Lynn Ewanow, associate dean of K-State's College of Architecture, Planning and Design, has known Jaquez-Herrera since he was a freshman. She said the college's program in Orvieto will allow him to strengthen his foundation in architecture and Western civilization through firsthand experience and give him the opportunity to broaden his perspective by meeting new people and experiencing a different culture.

Jaquez-Herrera said he looks forward to learning about the local culture as well as the architecture. Jaquez-Herrera speaks Spanish and English, which he learned as a young teenager, and now is learning Italian. He wants to be prepared for opportunities to converse in Italian with native speakers.

Jaquez-Herrera also is excited to have more time to draw and sketch in ways that allow him to be expressive outside of his architecture studies at K-State. He plans to share his artwork with high school students he mentored as part of the Upward Bound program at Garden City Community College.

In an essay for the Gilman Scholarship, Jaquez-Herrera wrote that most of the Upward Bound students see the local community college as the farthest place away from home that they will study and how he hopes his own experiences will inspire them to dream big. He also described how coming to K-State to study was a big step for him as the first person in his family to go to college.

Jaquez-Herrera is meeting the academic demands placed on K-State architecture students while also becoming a campus leader. He has taken leadership roles in the Hispanic American Leadership Organization and Sigma Lambda Beta, a historically Latino fraternity where he led the effort to create the Sigma Lambda Beta Latino Immigrant Scholarship. He has been a multicultural ambassador for K-State, organized and spoke at an immigration reform rally and mentored Kansas City-area high school students through the Kauffman Scholars program. He also has earned membership into Mortar Board and Phi Kappa Phi honor societies.

He was a member of K-State's Developing Scholars program, which promotes academic excellence and serves underrepresented students. As a senior, Jaquez-Herrera continues to work with the group by coordinating activities for the scholars. He also is active with various groups and activities within the college, whether it's volunteering for a design charrette and construction project in New Orleans, serving on the dean's advisory board and a department head search committee, or serving as president of K-State's National Organization of Minority Architecture Students, which recently was named chapter of the year. He is the recipient of many awards and a participant in many community service activities.

Such widespread involvement while also focusing on academic excellence is remarkable, Ewanow said.

"Students in the college are expected to devote considerable time to their studies, so even for a gifted student it is a challenge to be engaged on a number of different levels in the university and maintain such a high level of academic standing," she said.

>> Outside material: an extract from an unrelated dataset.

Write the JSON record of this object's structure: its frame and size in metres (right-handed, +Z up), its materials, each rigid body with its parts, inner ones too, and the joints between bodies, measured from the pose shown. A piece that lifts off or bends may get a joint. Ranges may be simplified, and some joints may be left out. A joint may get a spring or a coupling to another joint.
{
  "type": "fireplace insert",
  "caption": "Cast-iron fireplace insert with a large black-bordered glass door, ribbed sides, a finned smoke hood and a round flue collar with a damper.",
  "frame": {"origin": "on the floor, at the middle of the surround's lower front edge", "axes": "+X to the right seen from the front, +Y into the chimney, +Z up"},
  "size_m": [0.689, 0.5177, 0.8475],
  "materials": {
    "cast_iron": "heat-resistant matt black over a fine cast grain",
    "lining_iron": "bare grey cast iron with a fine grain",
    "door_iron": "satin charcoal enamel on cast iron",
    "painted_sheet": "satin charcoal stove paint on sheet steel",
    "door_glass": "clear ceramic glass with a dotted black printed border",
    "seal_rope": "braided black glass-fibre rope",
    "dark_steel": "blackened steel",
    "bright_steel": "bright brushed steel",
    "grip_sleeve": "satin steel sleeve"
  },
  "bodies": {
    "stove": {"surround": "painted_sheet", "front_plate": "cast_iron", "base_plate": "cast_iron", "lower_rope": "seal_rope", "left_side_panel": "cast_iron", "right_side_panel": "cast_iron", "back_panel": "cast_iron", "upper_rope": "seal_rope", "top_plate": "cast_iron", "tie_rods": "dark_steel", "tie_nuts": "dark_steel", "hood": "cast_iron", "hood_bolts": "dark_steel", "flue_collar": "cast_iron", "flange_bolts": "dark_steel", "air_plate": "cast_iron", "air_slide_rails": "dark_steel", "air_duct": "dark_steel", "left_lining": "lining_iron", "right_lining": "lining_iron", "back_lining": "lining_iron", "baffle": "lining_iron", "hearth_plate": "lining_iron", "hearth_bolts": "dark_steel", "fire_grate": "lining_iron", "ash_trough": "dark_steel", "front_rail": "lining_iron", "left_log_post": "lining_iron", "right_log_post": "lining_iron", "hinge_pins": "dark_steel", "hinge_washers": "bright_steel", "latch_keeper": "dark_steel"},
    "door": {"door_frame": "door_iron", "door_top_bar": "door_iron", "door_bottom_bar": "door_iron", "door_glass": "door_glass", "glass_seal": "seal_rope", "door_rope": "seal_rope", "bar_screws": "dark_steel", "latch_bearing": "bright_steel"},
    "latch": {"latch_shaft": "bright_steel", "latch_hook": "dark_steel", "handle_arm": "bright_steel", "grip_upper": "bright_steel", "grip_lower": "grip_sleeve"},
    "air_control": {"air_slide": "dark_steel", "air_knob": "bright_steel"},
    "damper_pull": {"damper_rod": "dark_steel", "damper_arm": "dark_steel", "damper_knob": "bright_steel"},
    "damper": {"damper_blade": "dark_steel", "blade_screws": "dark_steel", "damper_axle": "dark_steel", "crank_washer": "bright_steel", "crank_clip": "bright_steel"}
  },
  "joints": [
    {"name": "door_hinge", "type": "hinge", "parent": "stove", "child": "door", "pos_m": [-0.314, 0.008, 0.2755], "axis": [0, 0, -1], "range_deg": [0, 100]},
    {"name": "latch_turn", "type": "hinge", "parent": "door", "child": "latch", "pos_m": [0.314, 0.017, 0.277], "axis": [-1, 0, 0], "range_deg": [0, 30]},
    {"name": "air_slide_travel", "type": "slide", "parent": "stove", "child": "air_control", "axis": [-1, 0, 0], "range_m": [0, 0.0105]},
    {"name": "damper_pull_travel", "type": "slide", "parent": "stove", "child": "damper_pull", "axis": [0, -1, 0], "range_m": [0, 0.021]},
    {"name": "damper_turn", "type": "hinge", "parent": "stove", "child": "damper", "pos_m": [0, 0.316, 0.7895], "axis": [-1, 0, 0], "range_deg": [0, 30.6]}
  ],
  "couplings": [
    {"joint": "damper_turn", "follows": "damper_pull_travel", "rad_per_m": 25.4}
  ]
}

Jaquez-Herrera's contributions to K-State's National Organization of Minority Architecture Students include participating in an award-winning design project for a film institute in San Francisco. Jaquez-Herrera said he aspires to one day design public structures like museums. He said another area he'd like to focus on is to influence the type of residential architecture accessible to most people by creating something meaningful beyond the need for shelter.

"One aspect of architecture I'd like to focus on is to help the common people," he said.

The Gilman International Scholarship is a congressionally funded program offered through the Bureau of Educational and Cultural Affairs of the U.S. Department of State and is administered by the Institute of International Education. One purpose of the Gilman Program is to encourage participation by students in a broad range of fields of study, including those not traditionally represented in study abroad.